▸ **Challenge**
Every entry must be duplicated precisely as written.

▸ **Stored rows**
━━━

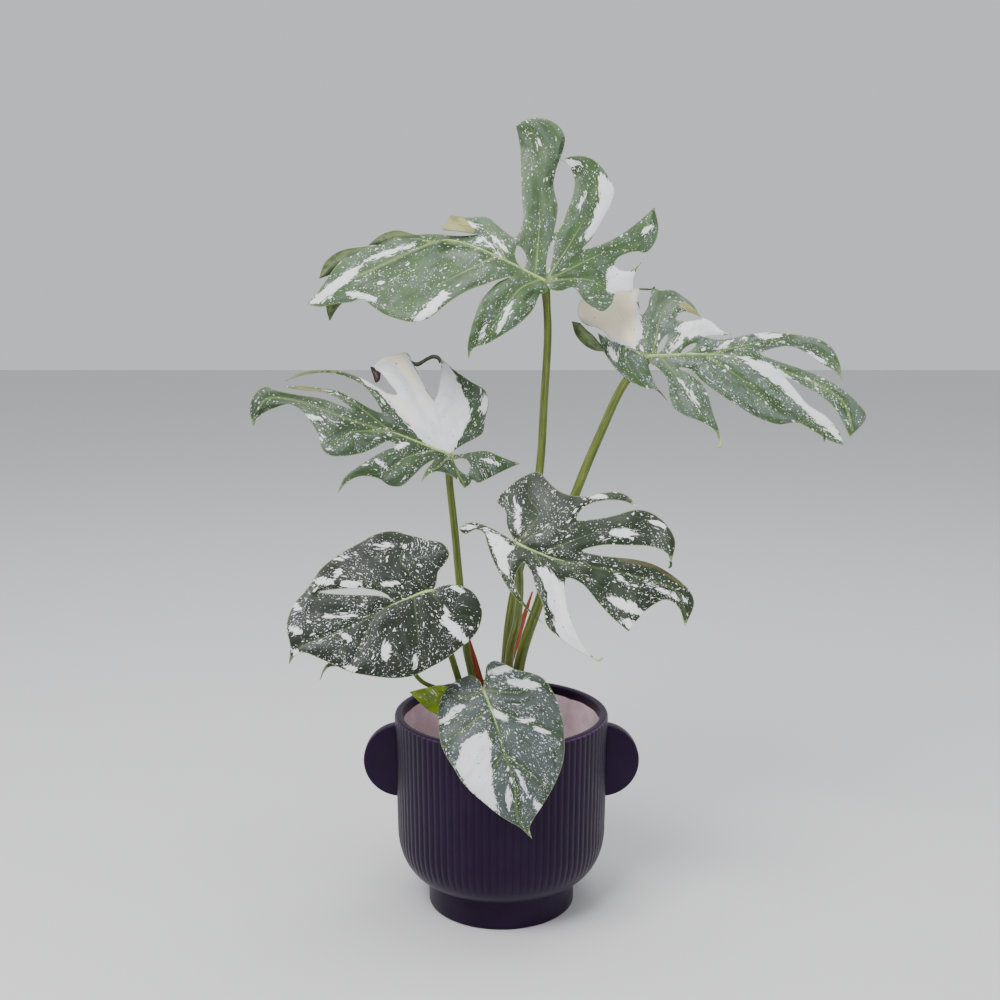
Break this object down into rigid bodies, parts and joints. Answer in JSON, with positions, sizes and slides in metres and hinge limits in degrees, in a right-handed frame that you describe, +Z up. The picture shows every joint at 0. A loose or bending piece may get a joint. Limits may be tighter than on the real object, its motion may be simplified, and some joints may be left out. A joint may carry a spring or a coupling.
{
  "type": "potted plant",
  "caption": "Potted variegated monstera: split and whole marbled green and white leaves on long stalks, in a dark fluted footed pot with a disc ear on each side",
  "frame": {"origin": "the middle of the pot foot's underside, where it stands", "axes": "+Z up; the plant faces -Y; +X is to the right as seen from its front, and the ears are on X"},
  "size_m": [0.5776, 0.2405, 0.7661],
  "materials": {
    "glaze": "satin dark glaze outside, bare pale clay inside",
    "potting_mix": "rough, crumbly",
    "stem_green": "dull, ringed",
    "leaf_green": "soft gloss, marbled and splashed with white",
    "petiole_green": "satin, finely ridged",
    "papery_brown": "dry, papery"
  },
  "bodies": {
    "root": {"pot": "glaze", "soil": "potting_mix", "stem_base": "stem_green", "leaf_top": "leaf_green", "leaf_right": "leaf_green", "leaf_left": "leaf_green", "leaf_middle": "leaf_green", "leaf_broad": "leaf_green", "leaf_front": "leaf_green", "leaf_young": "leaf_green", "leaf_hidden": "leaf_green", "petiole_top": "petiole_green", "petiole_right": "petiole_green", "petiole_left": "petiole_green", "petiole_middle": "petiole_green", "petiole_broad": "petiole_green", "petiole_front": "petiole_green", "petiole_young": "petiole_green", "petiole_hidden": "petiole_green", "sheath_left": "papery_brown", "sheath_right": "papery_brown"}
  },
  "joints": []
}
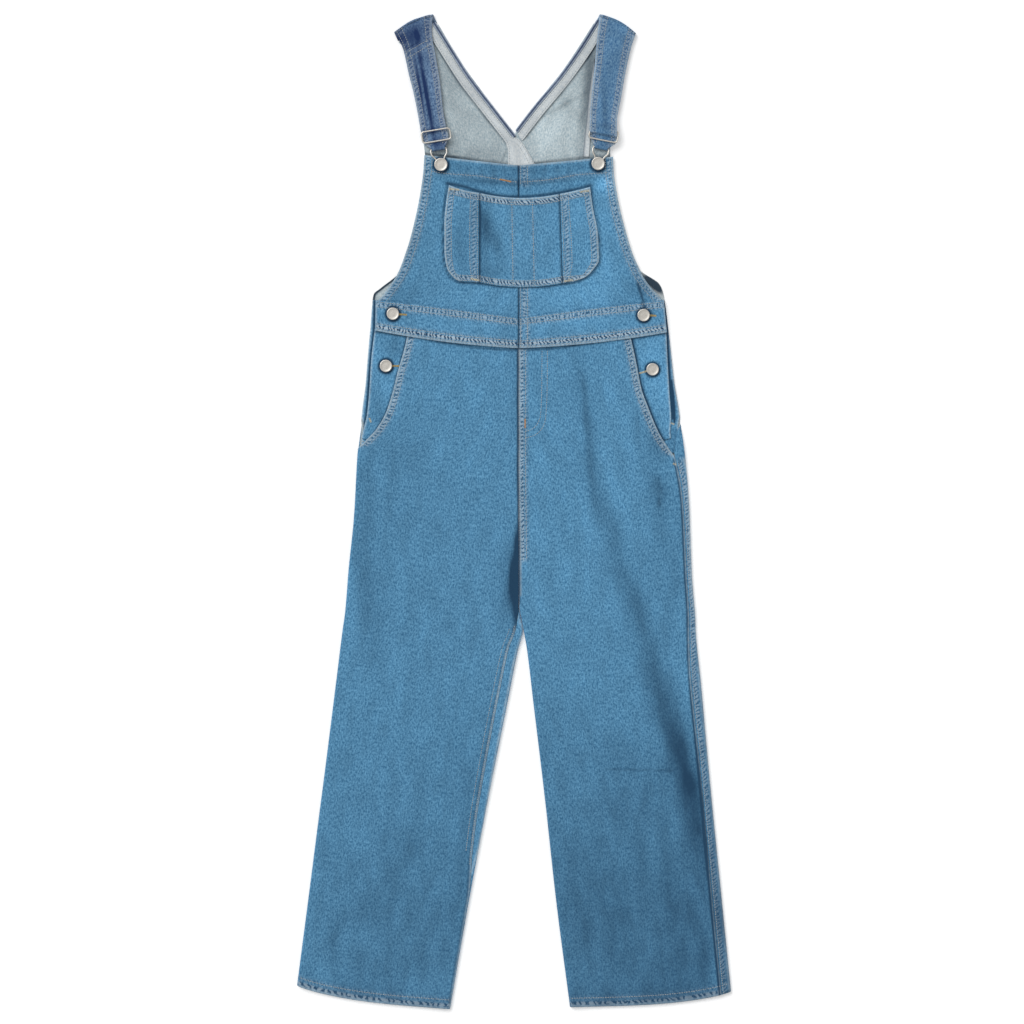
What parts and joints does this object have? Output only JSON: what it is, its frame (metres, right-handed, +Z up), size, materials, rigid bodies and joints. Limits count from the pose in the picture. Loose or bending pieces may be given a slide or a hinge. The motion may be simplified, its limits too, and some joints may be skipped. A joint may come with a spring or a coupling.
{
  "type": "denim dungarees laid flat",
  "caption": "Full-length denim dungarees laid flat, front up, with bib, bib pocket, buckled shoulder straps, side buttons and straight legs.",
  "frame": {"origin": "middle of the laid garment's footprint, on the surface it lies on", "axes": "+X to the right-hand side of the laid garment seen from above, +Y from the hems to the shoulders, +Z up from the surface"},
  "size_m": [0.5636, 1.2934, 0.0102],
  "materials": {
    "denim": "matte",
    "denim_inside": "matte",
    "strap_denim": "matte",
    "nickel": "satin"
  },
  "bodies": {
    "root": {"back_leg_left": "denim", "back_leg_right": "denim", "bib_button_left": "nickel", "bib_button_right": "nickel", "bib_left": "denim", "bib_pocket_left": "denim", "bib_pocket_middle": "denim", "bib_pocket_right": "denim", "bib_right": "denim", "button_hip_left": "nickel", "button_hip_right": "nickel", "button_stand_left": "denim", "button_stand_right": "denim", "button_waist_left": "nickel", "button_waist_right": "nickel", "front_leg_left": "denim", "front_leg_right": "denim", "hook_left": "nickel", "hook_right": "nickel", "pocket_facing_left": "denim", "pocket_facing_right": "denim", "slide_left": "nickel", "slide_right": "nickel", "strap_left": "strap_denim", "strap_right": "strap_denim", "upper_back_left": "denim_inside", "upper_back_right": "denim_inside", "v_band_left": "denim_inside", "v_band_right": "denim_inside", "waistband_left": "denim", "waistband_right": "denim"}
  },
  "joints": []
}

━━━

▸ **Right answer**
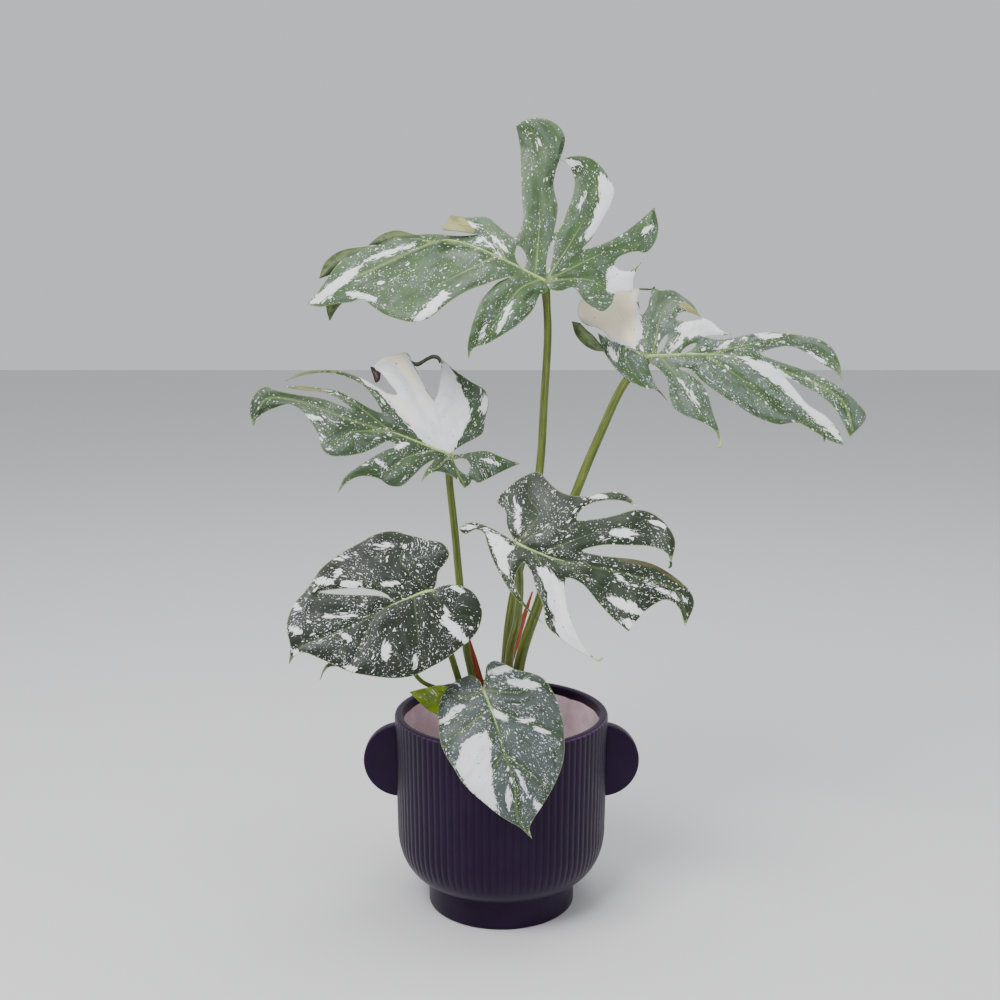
Break this object down into rigid bodies, parts and joints. Answer in JSON, with positions, sizes and slides in metres and hinge limits in degrees, in a right-handed frame that you describe, +Z up. The picture shows every joint at 0. A loose or bending piece may get a joint. Limits may be tighter than on the real object, its motion may be simplified, and some joints may be left out. A joint may carry a spring or a coupling.
{
  "type": "potted plant",
  "caption": "Potted variegated monstera: split and whole marbled green and white leaves on long stalks, in a dark fluted footed pot with a disc ear on each side",
  "frame": {"origin": "the middle of the pot foot's underside, where it stands", "axes": "+Z up; the plant faces -Y; +X is to the right as seen from its front, and the ears are on X"},
  "size_m": [0.5776, 0.2405, 0.7661],
  "materials": {
    "glaze": "satin dark glaze outside, bare pale clay inside",
    "potting_mix": "rough, crumbly",
    "stem_green": "dull, ringed",
    "leaf_green": "soft gloss, marbled and splashed with white",
    "petiole_green": "satin, finely ridged",
    "papery_brown": "dry, papery"
  },
  "bodies": {
    "root": {"pot": "glaze", "soil": "potting_mix", "stem_base": "stem_green", "leaf_top": "leaf_green", "leaf_right": "leaf_green", "leaf_left": "leaf_green", "leaf_middle": "leaf_green", "leaf_broad": "leaf_green", "leaf_front": "leaf_green", "leaf_young": "leaf_green", "leaf_hidden": "leaf_green", "petiole_top": "petiole_green", "petiole_right": "petiole_green", "petiole_left": "petiole_green", "petiole_middle": "petiole_green", "petiole_broad": "petiole_green", "petiole_front": "petiole_green", "petiole_young": "petiole_green", "petiole_hidden": "petiole_green", "sheath_left": "papery_brown", "sheath_right": "papery_brown"}
  },
  "joints": []
}
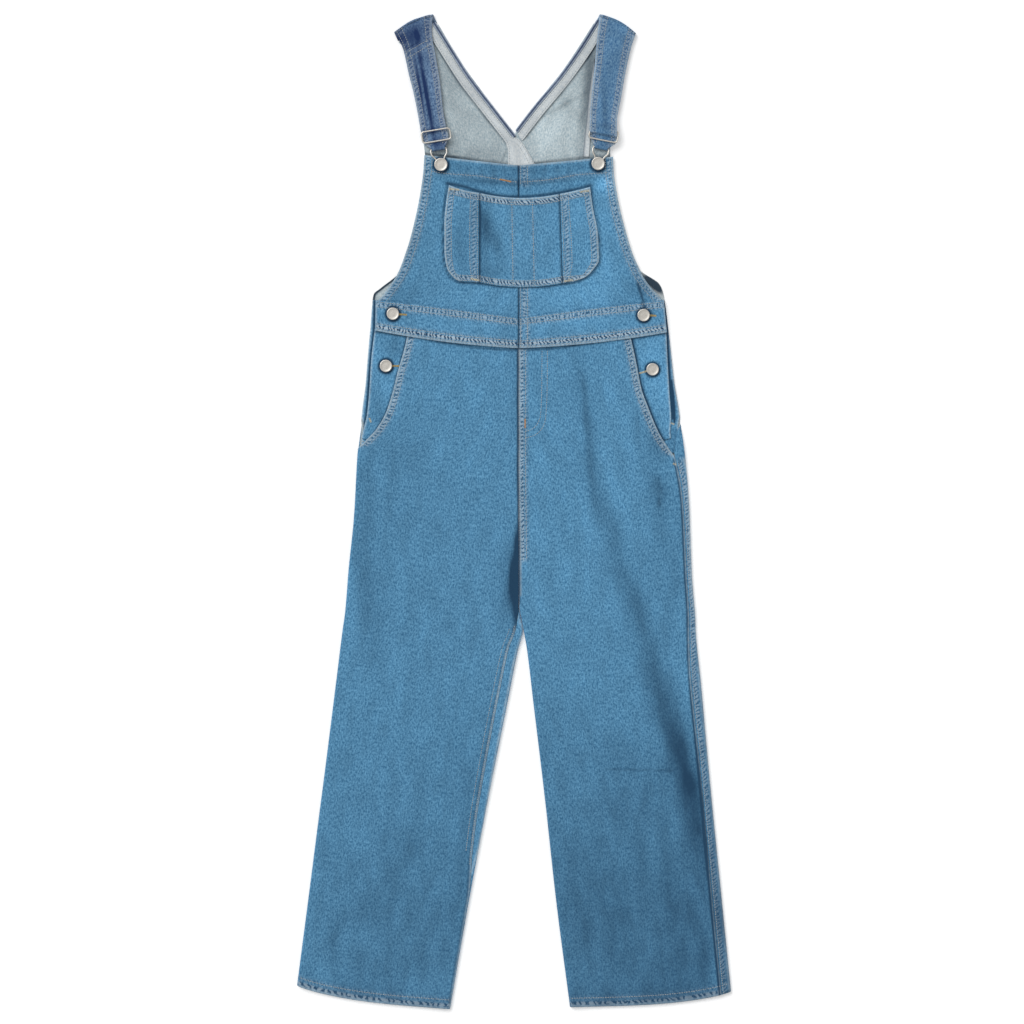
What parts and joints does this object have? Output only JSON: what it is, its frame (metres, right-handed, +Z up), size, materials, rigid bodies and joints. Limits count from the pose in the picture. Loose or bending pieces may be given a slide or a hinge. The motion may be simplified, its limits too, and some joints may be skipped. A joint may come with a spring or a coupling.
{
  "type": "denim dungarees laid flat",
  "caption": "Full-length denim dungarees laid flat, front up, with bib, bib pocket, buckled shoulder straps, side buttons and straight legs.",
  "frame": {"origin": "middle of the laid garment's footprint, on the surface it lies on", "axes": "+X to the right-hand side of the laid garment seen from above, +Y from the hems to the shoulders, +Z up from the surface"},
  "size_m": [0.5636, 1.2934, 0.0102],
  "materials": {
    "denim": "matte",
    "denim_inside": "matte",
    "strap_denim": "matte",
    "nickel": "satin"
  },
  "bodies": {
    "root": {"back_leg_left": "denim", "back_leg_right": "denim", "bib_button_left": "nickel", "bib_button_right": "nickel", "bib_left": "denim", "bib_pocket_left": "denim", "bib_pocket_middle": "denim", "bib_pocket_right": "denim", "bib_right": "denim", "button_hip_left": "nickel", "button_hip_right": "nickel", "button_stand_left": "denim", "button_stand_right": "denim", "button_waist_left": "nickel", "button_waist_right": "nickel", "front_leg_left": "denim", "front_leg_right": "denim", "hook_left": "nickel", "hook_right": "nickel", "pocket_facing_left": "denim", "pocket_facing_right": "denim", "slide_left": "nickel", "slide_right": "nickel", "strap_left": "strap_denim", "strap_right": "strap_denim", "upper_back_left": "denim_inside", "upper_back_right": "denim_inside", "v_band_left": "denim_inside", "v_band_right": "denim_inside", "waistband_left": "denim", "waistband_right": "denim"}
  },
  "joints": []
}